Age — 44. Sex — Male. Nationality — British. Profession — Shopkeeper — (now in costing office of war factory).
Profession of Father — Builder. Mother — originally a court dressmaker.
Comments: J.P. (Jacob Peter) Mayer was a German sociologist at the London School of Economics. His Sociology of Film draws on a large amount of evidence gathered through questionnaires and submissions received through invitations published in Picturegoer magazine. The above response comes from the section ‘The Adult and the Cinema’. People were asked to answer two questions: Have films ever influenced you with regard to personal decisions or behaviour? and Have films ever appeared in your dreams? The films referred to here are Das Cabinet des Dr. Caligari (Germany 1920), Das Wachsfigurenkabinett (Waxworks) (Germany 1924), Der Student von Prag (Germany 1926), Der Golem, wie er in die Welt kam (Germany 1920), Nosferatu, eine Symphonie des Grauens (Germany 1922), Citizen Kane (USA 1941), Zemlya (Earth) (USSR 1930), The Grapes of Wrath (USA 1940), Schatten (Warning Shadows) (Germany 1923), Die Straße (Germany 1923) and Der letzte Mann (The Last Laugh) (Germany 1924).
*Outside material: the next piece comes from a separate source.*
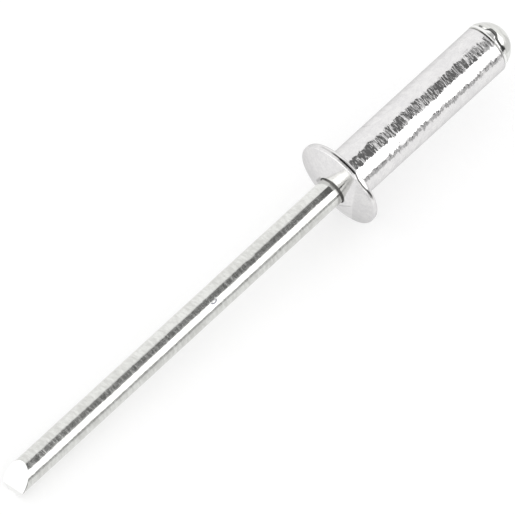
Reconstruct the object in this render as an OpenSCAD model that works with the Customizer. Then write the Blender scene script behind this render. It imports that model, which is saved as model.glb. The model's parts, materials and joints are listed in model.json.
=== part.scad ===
// Open-end blind rivet: a domed rivet body threaded on its headed mandrel, not yet set.
// Both pieces are turned shapes, drawn upright about +Z with the flange's seat at z = 0,
// and then laid down as the rivet comes to rest on a table: on its rim and on the stem's end.

/* [Sleeve] */
// Outside radius of the sleeve that goes through the work
sleeve_r = 1.6; // [1.5:0.05:2]
// Length of the sleeve from the flange's seat to its open end
sleeve_l = 12.3; // [8:0.1:20]
// Radius that rounds the outer edge of the open end
sleeve_edge = 0.1; // [0.05:0.01:0.2]
// Chamfer at the mouth of the bore in the open end
mouth_chamfer = 0.1; // [0.05:0.01:0.15]
// Fillet between the sleeve and the flange's seat
seat_fillet = 0.15; // [0.05:0.01:0.3]

/* [Flange] */
// Radius of the flange at its rim
flange_r = 2.91; // [2.5:0.01:3.4]
// Thickness of the flange at its rim
rim_t = 0.55; // [0.45:0.01:0.8]
// Radius that rounds the rim on the seat's side
rim_back_edge = 0.25; // [0.1:0.01:0.28]
// Radius that rounds the rim on the domed side
rim_front_edge = 0.12; // [0.05:0.01:0.15]
// Radius of the sphere that the domed face follows
crown_r = 7.6; // [5:0.1:12]
// Radius that rounds the edge of the hole in the domed face
hole_edge = 0.08; // [0.05:0.01:0.15]
// Length of the narrow throat behind that edge, which grips the stem
throat_l = 0.4; // [0.2:0.05:0.5]

/* [Mandrel stem] */
// Radius of the drawn wire
stem_r = 0.89; // [0.8:0.01:1]
// Length of the stem from the flange's seat to its cut end
stem_l = 28.2; // [20:0.1:40]
// Angle of the sheared face, measured from a square cut
cut_angle = 45; // [20:1:60]
// Height of the square land left beside the sheared face
cut_land = 0.58; // [0.2:0.01:0.8]
// Turn of the sheared face about the stem, measured from straight up
cut_turn = 13.5; // [-60:0.5:60]

/* [Mandrel head] */
// Radius of the head at its shoulder
head_r = 1.545; // [1.5:0.005:1.6]
// Height of the domed head above the sleeve's open end
head_h = 1.5; // [1.4:0.01:1.6]
// Radius of the sphere that the dome of the head follows
dome_r = 1.56; // [1.5:0.01:1.7]
// Radius of the rounded shoulder ring
shoulder_r = 0.16; // [0.14:0.01:0.2]
// Height of the crease between the shoulder ring and the dome, above the sleeve's open end
crease_h = 0.28; // [0.24:0.01:0.3]
// Width of the crease
crease_w = 0.12; // [0.08:0.01:0.14]
// Depth of the crease, measured from the shoulder ring
crease_depth = 0.07; // [0.03:0.01:0.1]
// Fillet at the root of the head
root_fillet = 0.08; // [0.04:0.01:0.12]

/* [Break neck] */
// Distance from the head back to the middle of the pinched neck
neck_back = 1.6; // [1:0.1:3]
// Depth of each pinch
pinch_depth = 0.34; // [0.2:0.01:0.45]
// Angle between the two faces of a pinch
pinch_angle = 80; // [60:5:100]
// Number of pinches round the neck
pinch_count = 4; // [2:2:6]

/* [Clearances] */
// Gap between the stem and the bore of the sleeve
bore_gap = 0.08; // [0.06:0.01:0.12]
// Gap between the stem and the throat that grips it
throat_gap = 0.04; // [0.02:0.01:0.06]

/* [Colours] */
// Colour of the aluminium rivet body
body_colour = "Gainsboro"; // [Gainsboro, Silver, LightGray]
// Colour of the zinc-plated steel mandrel
mandrel_colour = "Silver"; // [Silver, Gainsboro, DarkGray]

/* [Hidden] */
$fn = 96;

// Largest angle and largest distance between two points of an arc in an outline
arc_step = 7.5;
arc_chord = 0.5;

bore_r = stem_r + bore_gap;
throat_r = stem_r + throat_gap;

// Centres of the arcs that bound the flange in the half plane of its outline
front_edge_centre = [flange_r - rim_front_edge, rim_front_edge - rim_t];
back_edge_centre = [flange_r - rim_back_edge, -rim_back_edge];
crown_rise = sqrt(pow(crown_r - rim_front_edge, 2) - pow(front_edge_centre[0], 2));
crown_centre = [0, front_edge_centre[1] + crown_rise];
hole_edge_x = throat_r + hole_edge;
hole_edge_drop = sqrt(pow(crown_r - hole_edge, 2) - pow(hole_edge_x, 2));
hole_edge_centre = [hole_edge_x, crown_centre[1] - hole_edge_drop];

// Centres of the arcs that bound the head, and the angles at which they meet the crease
dome_centre = [0, sleeve_l + head_h - dome_r];
shoulder_centre = [head_r - shoulder_r, sleeve_l + shoulder_r];
shoulder_end = asin((crease_h - crease_w / 2 - shoulder_r) / shoulder_r);
crease_bottom = [shoulder_centre[0] + shoulder_r * cos(shoulder_end) - crease_depth, sleeve_l + crease_h];
dome_start = asin((crease_h + crease_w / 2 - head_h + dome_r) / dome_r);

// The tilt at which the rim's front edge and the bottom of the stem's end touch one plane
rest_run = stem_l + front_edge_centre[1];
rest_drop = front_edge_centre[0] - stem_r;
rest_tilt = atan2(rest_drop, rest_run) + asin(rim_front_edge / norm([rest_run, rest_drop]));

// Direction from one point to another, in degrees
function heading(from, to) = atan2(to[1] - from[1], to[0] - from[0]);

// Points along an arc, with both of its ends
function arc(centre, r, from, to) =
    let (turned = abs(to - from),
         n = max(1, ceil(turned / arc_step), ceil(turned * r * PI / 180 / arc_chord)))
    [for (i = [0:n]) centre + r * [cos(from + (to - from) * i / n), sin(from + (to - from) * i / n)]];

// Lays an upright piece down along +X, at the tilt at which the rivet rests
module laid() {
    rotate([0, 90 - rest_tilt, 0]) children();
}

// Half section of the rivet body, from the hole's edge round the outside and back along the bore
module body_section() {
    crown_start = heading(crown_centre, hole_edge_centre);
    crown_end = heading(crown_centre, front_edge_centre);
    polygon(concat(
        arc(hole_edge_centre, hole_edge, -180, crown_start),
        arc(crown_centre, crown_r, crown_start, crown_end),
        arc(front_edge_centre, rim_front_edge, crown_end, 0),
        arc(back_edge_centre, rim_back_edge, 0, 90),
        arc([sleeve_r + seat_fillet, seat_fillet], seat_fillet, 270, 180),
        arc([sleeve_r - sleeve_edge, sleeve_l - sleeve_edge], sleeve_edge, 0, 90),
        [[bore_r + mouth_chamfer, sleeve_l],
         [bore_r, sleeve_l - mouth_chamfer],
         [bore_r, hole_edge_centre[1] + throat_l + bore_r - throat_r],
         [throat_r, hole_edge_centre[1] + throat_l]]
    ));
}

// Half section of the mandrel, from the middle of its cut end to the top of its head
module mandrel_section() {
    polygon(concat(
        [[0, -stem_l], [stem_r, -stem_l]],
        arc([stem_r + root_fillet, sleeve_l - root_fillet], root_fillet, 180, 90),
        arc(shoulder_centre, shoulder_r, -90, shoulder_end),
        [crease_bottom],
        arc(dome_centre, dome_r, dome_start, 90)
    ));
}

// Wedges that the pinching dies press into the wire, where it breaks once the rivet is set
module neck_pinches() {
    reach = 2 * pinch_depth;
    half_mouth = reach * tan(pinch_angle / 2);
    for (i = [0:pinch_count - 1]) {
        rotate([0, 0, 360 * i / pinch_count])
            translate([stem_r - pinch_depth, stem_r, sleeve_l - neck_back])
                rotate([90, 0, 0])
                    linear_extrude(2 * stem_r)
                        polygon([[0, 0], [reach, -half_mouth], [reach, half_mouth]]);
    }
}

// What the slanting shear takes off the end of the stem
module shear_cut() {
    block = 6 * stem_r;
    rotate([0, 0, -cut_turn])
        translate([stem_r - cut_land, 0, -stem_l])
            rotate([0, cut_angle, 0])
                translate([-block, -block / 2, -block]) cube(block);
}

module rivet_body() {
    color(body_colour) laid() rotate_extrude() body_section();
}

module mandrel() {
    color(mandrel_colour) laid() difference() {
        rotate_extrude() mandrel_section();
        neck_pinches();
        shear_cut();
    }
}

rivet_body();
mandrel();
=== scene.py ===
import json
import math

import bmesh
import bpy
from mathutils import Matrix, Vector


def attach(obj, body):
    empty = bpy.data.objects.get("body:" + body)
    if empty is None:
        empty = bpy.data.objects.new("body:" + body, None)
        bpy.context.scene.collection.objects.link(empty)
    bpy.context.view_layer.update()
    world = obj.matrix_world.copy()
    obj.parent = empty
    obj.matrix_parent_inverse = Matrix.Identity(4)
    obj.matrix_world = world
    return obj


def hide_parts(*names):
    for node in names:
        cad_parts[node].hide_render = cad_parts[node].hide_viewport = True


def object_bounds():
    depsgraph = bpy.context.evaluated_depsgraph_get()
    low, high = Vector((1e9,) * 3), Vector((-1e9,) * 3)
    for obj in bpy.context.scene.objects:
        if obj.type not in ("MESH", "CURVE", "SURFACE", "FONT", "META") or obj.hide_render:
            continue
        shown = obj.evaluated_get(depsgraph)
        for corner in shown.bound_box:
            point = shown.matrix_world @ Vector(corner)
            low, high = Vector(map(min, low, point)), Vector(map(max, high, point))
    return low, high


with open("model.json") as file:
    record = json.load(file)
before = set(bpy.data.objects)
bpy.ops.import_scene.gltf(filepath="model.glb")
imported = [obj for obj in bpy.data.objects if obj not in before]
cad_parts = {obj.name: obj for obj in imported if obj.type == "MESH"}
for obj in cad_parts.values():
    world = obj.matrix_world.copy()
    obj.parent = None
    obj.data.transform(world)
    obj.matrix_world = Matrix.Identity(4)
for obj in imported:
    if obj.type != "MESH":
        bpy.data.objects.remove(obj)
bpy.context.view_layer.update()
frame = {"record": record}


# Rivet body. One piece of soft aluminium: a wire slug headed cold in a die, which leaves the domed flange,
# then drilled through to make the sleeve, with a narrow throat that grips the stem. It was tumbled last, so
# the flange is satin, while the sleeve keeps fine marks that run round it.
MM = 0.001
ARC_STEP, CROWN_STEP = math.radians(4.0), math.radians(1.0)
STRAIGHT_STEP = 0.5
ROUND = 240
SLEEVE_R, SLEEVE_L, SLEEVE_EDGE, MOUTH_CHAMFER, SEAT_FILLET = 1.6, 12.3, 0.1, 0.1, 0.15
FLANGE_R, RIM_T, RIM_BACK_EDGE, RIM_FRONT_EDGE, CROWN_R = 2.91, 0.55, 0.25, 0.12, 7.6
HOLE_EDGE, THROAT_L = 0.08, 0.4
STEM_R, BORE_GAP, THROAT_GAP = 0.89, 0.08, 0.04
BORE_R = STEM_R + BORE_GAP
THROAT_R = STEM_R + THROAT_GAP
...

2 thoughts on “Sociology of Film”
Wouldn’t it be more likely that The Street refers to Karl Grune’s Die Straße from 1923? The English title is The Street unlike that of the Pabst film.
This blog is very interesting. Keep up the good work!!
Thank you for the correction. I had quite forgotten about Die Straße. I’ve amended the post.
Glad the work is of interest. It’s certainly interesting to compile.